**YOUR INSTRUCTIONS**
Nothing but the lines from the one containing "obj.matrix_world = Matrix.Identity(4)" to the end of the data should be returned, each exactly as written.

(begin)

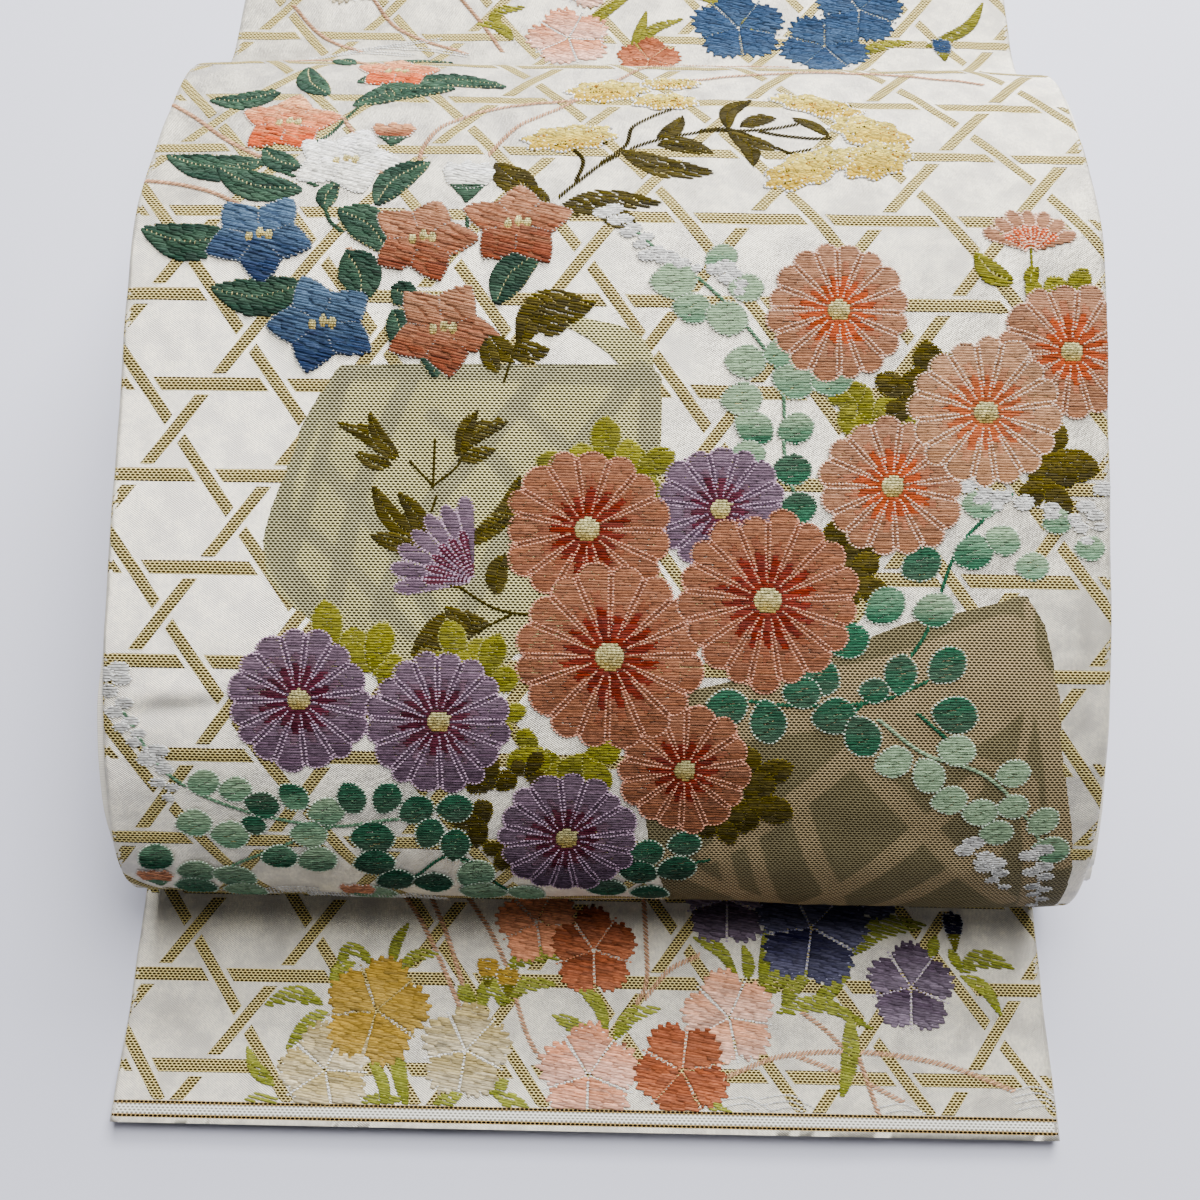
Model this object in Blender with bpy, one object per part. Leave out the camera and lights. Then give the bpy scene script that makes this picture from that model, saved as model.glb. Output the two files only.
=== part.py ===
"""A fukuro obi, folded for display: tail, raised drum and top run over the rest of its length.

The obi is one long flat tube, sewn down both edges from a figured front cloth and a plain back cloth.
It starts at the tail's tip, lies flat under everything, and turns back inside the heap. It comes out again as
the soft roll at the drum's lower edge, climbs over the drum's crest and runs level to the far end, where it
turns down into the folded layers that hold the drum up.

Each stretch that shows is two walls, front cloth and back cloth. The hidden layers are one rounded solid
with the separate layers modelled at its sides and at its far end.

Frame: metres, +Z up, +X across the cloth, +Y from the tail's tip towards the top run.
The origin is on the surface that the obi lies on, under the middle of its box.
"""

import math

import bpy

# Driving sizes, in metres.
OBI_WIDTH = 0.310
CLOTH = 0.0010          # wall of the front cloth, and of the back cloth
GAP = 0.0003            # clearance between touching pieces
LAYERED_CLOTH = 2 * CLOTH + GAP

HALF_LENGTH = 0.229     # from the origin to the tail's tip, and to the far end
TIP_LIFT = 0.003        # how far the tail's tip stands off the surface
TIP_LIFT_RUN = 0.045    # length of tail that rises to it

# The stretches lie a little askew of each other: the middle of each at y = 0, and the cover's run to +X
# for each metre of y.
TAIL_CENTRE_X = -0.00475
DRUM_CENTRE_X = 0.0006
TOP_RUN_CENTRE_X = 0.0026
COVER_SKEW = 0.0094

COLUMNS_ACROSS = 6
TAIL_ROWS_LIFTED = 8
TAIL_ROWS_FLAT = 6
STATION_SPACING = 0.0085
SHARP_ANGLE = math.radians(25.0)

# Upper face of the front cloth from the hidden start of the roll to the far end: name, y, z.
COVER_LINE = (
    ("tucked_end", -0.098, 0.0050),
    ("roll_underside", -0.130, 0.0032),
    ("roll_lower_front", -0.152, 0.0100),
    ("roll_front", -0.1572, 0.0245),
    ("roll_upper_front", -0.1510, 0.0410),
    ("lower_face", -0.1420, 0.0510),
    ("lower_shoulder", -0.1200, 0.0670),
    ("shoulder", -0.0920, 0.0795),
    ("middle_face", -0.0520, 0.0905),
    ("upper_face", -0.0110, 0.1010),
    ("below_crest", 0.0180, 0.1085),
    ("crest", 0.0450, 0.1125),
    ("beyond_crest", 0.0750, 0.1085),
    ("back_shoulder", 0.1040, 0.1005),
    ("brow", 0.1290, 0.0895),
    ("back_slope", 0.1430, 0.0745),
    ("slope_foot", 0.1560, 0.0615),
    ("top_run_start", 0.1720, 0.0570),
    ("top_run_end", 0.2040, 0.0560),
    ("far_bend_top", 0.2170, 0.0555),
    ("far_bend_shoulder", 0.2255, 0.0515),
    ("far_bend_front", 0.2290, 0.0445),
    ("far_bend_underside", 0.2250, 0.0372),
)
FIRST_OVER_HEAP = "roll_upper_front"    # the heap's near end stops here and its upper face starts
SPLIT_AT = "slope_foot"                 # the drum ends here and the top run starts

# The heap: folded double layers, seen at the sides and at the far end.
FAR_BENDS = 4                   # fold bends stacked at the far end, below the top run's own bend
FAR_BEND_LOWEST = 0.0026
FAR_BEND_HIGHEST = 0.0352
SAMPLES_PER_BEND = 4
HEAP_STATIONS = 34
HEAP_HALF_WIDTH = 0.1540
HEAP_CLEARANCE = 0.0012         # air between the heap and the cover round it
LAYER_GROOVE = 0.0035           # depth of the grooves between layer edges
HEAP_EDGE_ROUNDING = 0.0050     # how far the top and bottom edges draw in
TUCK_STEP_RUN = 0.016           # length in which the heap comes down past the drum's tucked end


def reset_scene():
    """Empties the scene."""
    for item in list(bpy.data.objects):
        bpy.data.objects.remove(item)


def make_material(name, color, roughness):
    """A Principled material of one colour."""
    material = bpy.data.materials.new(name)
    material.use_nodes = True
    shader = material.node_tree.nodes["Principled BSDF"]
    shader.inputs["Base Color"].default_value = (*color, 1.0)
    shader.inputs["Roughness"].default_value = roughness
    shader.inputs["Metallic"].default_value = 0.0
    return material


def smoothstep(value):
    """0 at 0, 1 at 1, level at both ends."""
    value = min(max(value, 0.0), 1.0)
    return value * value * (3.0 - 2.0 * value)


def mix(a, b, share):
    """The point that share of the way from a to b."""
    return tuple(p + (q - p) * share for p, q in zip(a, b))


def smooth_line(points, spacing):
    """A smooth line through (y, z) points, as stations about spacing apart."""
    line = []
    last = len(points) - 1
    for i in range(last):
        before, start, end = points[max(i - 1, 0)], points[i], points[i + 1]
        after = points[min(i + 2, last)]
        pieces = max(2, round(math.dist(start, end) / spacing))
        for step in range(pieces):
            line.append(spline_point(before, start, end, after, step / pieces))
    line.append(points[last])
    return line


def spline_point(before, start, end, after, share):
    """A point on the Catmull-Rom curve from start to end, with tangents scaled to the chord."""
    chord = math.dist(start, end)
    tangent_start = [(q - p) * chord / math.dist(before, end) for p, q in zip(before, end)]
    tangent_end = [(q - p) * chord / math.dist(start, after) for p, q in zip(start, after)]
    square, cube = share**2, share**3
    weights = (2 * cube - 3 * square + 1, 3 * square - 2 * cube, cube - 2 * square + share, cube - square)
    return tuple(
        weights[0] * p + weights[1] * q + weights[2] * u + weights[3] * v
        for p, q, u, v in zip(start, end, tangent_start, tangent_end)
    )


def moved_in(line, depth):
    """The line moved by depth towards its right-hand side, which is the inside of the cover."""
    moved = []
    for i, (y, z) in enumerate(line):
        before, after = line[max(i - 1, 0)], line[min(i + 1, len(line) - 1)]
        length = math.dist(before, after)
        along_y, along_z = (after[0] - before[0]) / length, (after[1] - before[1]) / length
        moved.append((y + along_z * depth, z - along_y * depth))
    return moved


def add_object(name, vertices, faces, material):
    """A mesh object of those faces."""
    mesh = bpy.data.meshes.new(name)
    mesh.from_pydata(vertices, [], faces)
    mesh.materials.append(material)
    mesh.shade_smooth()
    mesh.set_sharp_from_angle(angle=SHARP_ANGLE)
    item = bpy.data.objects.new(name, mesh)
    bpy.context.scene.collection.objects.link(item)
    return item


def cloth_wall(name, line, depth, centre_x, skew, material):
    """A wall of cloth across the obi's width, whose upper face lies depth below the line."""
    upper = moved_in(line, depth)
    lower = moved_in(line, depth + CLOTH)
    columns = [OBI_WIDTH * (i / COLUMNS_ACROSS - 0.5) for i in range(COLUMNS_ACROSS + 1)]
    rings = []
    for (upper_y, upper_z), (lower_y, lower_z) in zip(upper, lower):
        middle = centre_x + skew * upper_y
        ring = [(middle + x, upper_y, upper_z) for x in columns]
        ring += [(middle + x, lower_y, lower_z) for x in reversed(columns)]
        rings.append(ring)
    vertices = [point for ring in rings for point in ring]
    size = len(rings[0])
    faces = []
    for row in range(len(rings) - 1):
        for i in range(size):
            j = (i + 1) % size
            faces.append((row * size + i, row * size + j, (row + 1) * size + j, (row + 1) * size + i))
    for start, turned in ((0, True), ((len(rings) - 1) * size, False)):
        for i in range(COLUMNS_ACROSS):
            quad = (start + i, start + i + 1, start + size - 2 - i, start + size - 1 - i)
            faces.append(tuple(reversed(quad)) if turned else quad)
    return add_object(name, vertices, faces, material)


def tail_line():
    """Upper face of the tail: lifted at its tip, then flat under the heap to the far end."""
    line = []
    rise_end = -HALF_LENGTH + TIP_LIFT_RUN
    for row in range(TAIL_ROWS_LIFTED):
        share = row / TAIL_ROWS_LIFTED
        lift = TIP_LIFT * (1.0 - smoothstep(share))
        line.append((-HALF_LENGTH + TIP_LIFT_RUN * share, LAYERED_CLOTH + lift))
    for row in range(TAIL_ROWS_FLAT + 1):
        share = row / TAIL_ROWS_FLAT
        line.append((rise_end + (HALF_LENGTH - rise_end) * share, LAYERED_CLOTH))
    return line


def build_cloth(name, line, centre_x, skew, front_material, back_material):
    """The two walls of one stretch: the front cloth, and the back cloth under it."""
    cloth_wall(name + "_front_cloth", line, 0.0, centre_x, skew, front_material)
    cloth_wall(name + "_back_cloth", line, CLOTH + GAP, centre_x, skew, back_material)


def cover_stretch(first="tucked_end", last="far_bend_underside"):
    """Stations of the cover's line between two named points of its table."""
    places = {name: (y, z) for name, y, z in COVER_LINE}
    line = smooth_line(list(places.values()), STATION_SPACING)
    start, stop = (line.index(places[name]) for name in (first, last))
    return line[start:stop + 1]


def shortened(line, length, at_start):
    """The line with one end pulled back by length."""
    if at_start:
        share = length / math.dist(line[0], line[1])
        return [mix(line[0], line[1], share)] + line[1:]
    share = length / math.dist(line[-1], line[-2])
    return line[:-1] + [mix(line[-1], line[-2], share)]


def at_share(line, share):
    """The point at that share of the line's length."""
    lengths = [math.dist(p, q) for p, q in zip(line, line[1:])]
    wanted = share * sum(lengths)
    for i, length in enumerate(lengths):
        if wanted <= length or i == len(lengths) - 1:
            return mix(line[i], line[i + 1], min(wanted / length, 1.0))
        wanted -= length


def far_end_line():
    """The heap's far end, bottom to top: half-round bends, then the inside of the top run's bend."""
    line = []
    step = (FAR_BEND_HIGHEST - FAR_BEND_LOWEST) / FAR_BENDS
    for bend in range(FAR_BENDS):
        centre_z = FAR_BEND_LOWEST + step * (bend + 0.5)
        for sample in range(SAMPLES_PER_BEND):
            angle = math.pi * (sample / SAMPLES_PER_BEND - 0.5)
            y = HALF_LENGTH - step / 2 - GAP + step / 2 * math.cos(angle)
            line.append((y, centre_z + step / 2 * math.sin(angle)))
    inside = moved_in(cover_stretch("far_bend_top"), LAYERED_CLOTH + HEAP_CLEARANCE)
    line += list(reversed(inside))
    return line


def build_heap(material):
    """The hidden layers as one solid inside the cover, with grooves between the layers' edges."""
    inside = moved_in(cover_stretch("roll_underside", "far_bend_top"), LAYERED_CLOTH + HEAP_CLEARANCE)
    first = cover_stretch("roll_underside", FIRST_OVER_HEAP)
    near = inside[:len(first)]
    top = inside[len(first) - 1:]
    far = far_end_line()
    over_tuck = moved_in(cover_stretch(last="roll_underside"), LAYERED_CLOTH + HEAP_CLEARANCE)
    past_tuck = (over_tuck[0][0] + TUCK_STEP_RUN, far[0][1])
    bottom = list(reversed(over_tuck)) + [past_tuck, far[0]]
    levels = len(far)
    vertices = []
    for level in range(levels):
        rise = level / (levels - 1)
        inset = LAYER_GROOVE * (level % 2)
        edge = min(rise, 1.0 - rise) * levels / 2
        inset += HEAP_EDGE_ROUNDING * (1.0 - smoothstep(edge))
        half = HEAP_HALF_WIDTH - inset
        stations = []
        for station in range(HEAP_STATIONS + 1):
            run = station / HEAP_STATIONS
            stations.append(coons_point(bottom, top, near, far, run, level, rise))
        vertices += [(DRUM_CENTRE_X + COVER_SKEW * y - half, y, z) for y, z in stations]
        vertices += [(DRUM_CENTRE_X + COVER_SKEW * y + half, y, z) for y, z in reversed(stations)]
    return add_object("folded_layers", vertices, heap_faces(levels), material)


def coons_point(bottom, top, near, far, run, level, rise):
    """A point of the surface patch between four lines that share their corners."""
    low, high = at_share(bottom, run), at_share(top, run)
    start, end = at_share(near, rise), far[level]
    point = []
    for axis in range(2):
        across = low[axis] * (1 - rise) + high[axis] * rise
        along = start[axis] * (1 - run) + end[axis] * run
        corners = (
            (1 - run) * (1 - rise) * bottom[0][axis]
            + run * (1 - rise) * bottom[-1][axis]
            + (1 - run) * rise * top[0][axis]
            + run * rise * top[-1][axis]
        )
        point.append(across + along - corners)
    return tuple(point)


def heap_faces(levels):
    """Walls between the stacked loops, and strips across the lowest and the highest loop."""
    size = 2 * (HEAP_STATIONS + 1)
    faces = []
    for level in range(levels - 1):
        for i in range(size):
            j = (i + 1) % size
            low, high = level * size, (level + 1) * size
            faces.append((low + j, low + i, high + i, high + j))
    top = (levels - 1) * size
    for i in range(HEAP_STATIONS):
        faces.append((i, i + 1, size - 2 - i, size - 1 - i))
        faces.append((top + size - 1 - i, top + size - 2 - i, top + i + 1, top + i))
    return faces


def main():
    """Builds the obi."""
    reset_scene()
    front = make_material("figured_front_cloth", (0.83, 0.79, 0.71), 0.45)
    back = make_material("plain_back_cloth", (0.86, 0.83, 0.76), 0.50)
    build_cloth("tail", tail_line(), TAIL_CENTRE_X, 0.0, front, back)
    drum = shortened(cover_stretch(last=SPLIT_AT), GAP / 2, at_start=False)
    build_cloth("drum", drum, DRUM_CENTRE_X, COVER_SKEW, front, back)
    top_run = shortened(cover_stretch(first=SPLIT_AT), GAP / 2, at_start=True)
    build_cloth("top_run", top_run, TOP_RUN_CENTRE_X, COVER_SKEW, front, back)
    build_heap(back)


main()
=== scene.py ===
"""Looks of the folded fukuro obi: ivory figured silk, plain back cloth, gold lattice and woven flowers.

Every point of the cloth has two measures in millimetres: u, across from the middle of the cloth, and s,
along it from the tail's tip. A Stretch turns (u, s) and a lift above the cloth into a place in the row's
frame, in metres.
"""
import math

import bmesh
import bpy
import numpy as np
from mathutils import Matrix, Vector


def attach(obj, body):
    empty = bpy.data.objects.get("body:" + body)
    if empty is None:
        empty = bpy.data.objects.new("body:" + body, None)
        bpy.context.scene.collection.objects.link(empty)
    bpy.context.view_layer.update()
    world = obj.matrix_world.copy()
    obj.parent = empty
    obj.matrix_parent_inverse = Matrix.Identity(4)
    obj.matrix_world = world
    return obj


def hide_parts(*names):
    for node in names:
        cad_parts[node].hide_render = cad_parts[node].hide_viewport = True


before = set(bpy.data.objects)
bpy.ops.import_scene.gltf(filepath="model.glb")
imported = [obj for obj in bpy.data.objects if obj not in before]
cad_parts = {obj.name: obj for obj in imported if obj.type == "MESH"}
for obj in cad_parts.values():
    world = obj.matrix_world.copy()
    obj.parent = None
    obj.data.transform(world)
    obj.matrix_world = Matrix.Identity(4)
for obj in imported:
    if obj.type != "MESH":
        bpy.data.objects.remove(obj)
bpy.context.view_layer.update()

MM = 0.001
OBI_WIDTH = 310.0
HALF_WIDTH = OBI_WIDTH / 2
CLOTH = 1.0                     # thickness of each cloth
GAP = 0.3                       # between the front cloth and the back cloth
THINNEST = 0.3                  # share of its thickness that cloth keeps where it is pressed on the table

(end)

**RESULT OF THIS EXERCISE**
    obj.matrix_world = Matrix.Identity(4)
for obj in imported:
    if obj.type != "MESH":
        bpy.data.objects.remove(obj)
bpy.context.view_layer.update()

MM = 0.001
OBI_WIDTH = 310.0
HALF_WIDTH = OBI_WIDTH / 2
CLOTH = 1.0                     # thickness of each cloth
GAP = 0.3                       # between the front cloth and the back cloth
THINNEST = 0.3                  # share of its thickness that cloth keeps where it is pressed on the table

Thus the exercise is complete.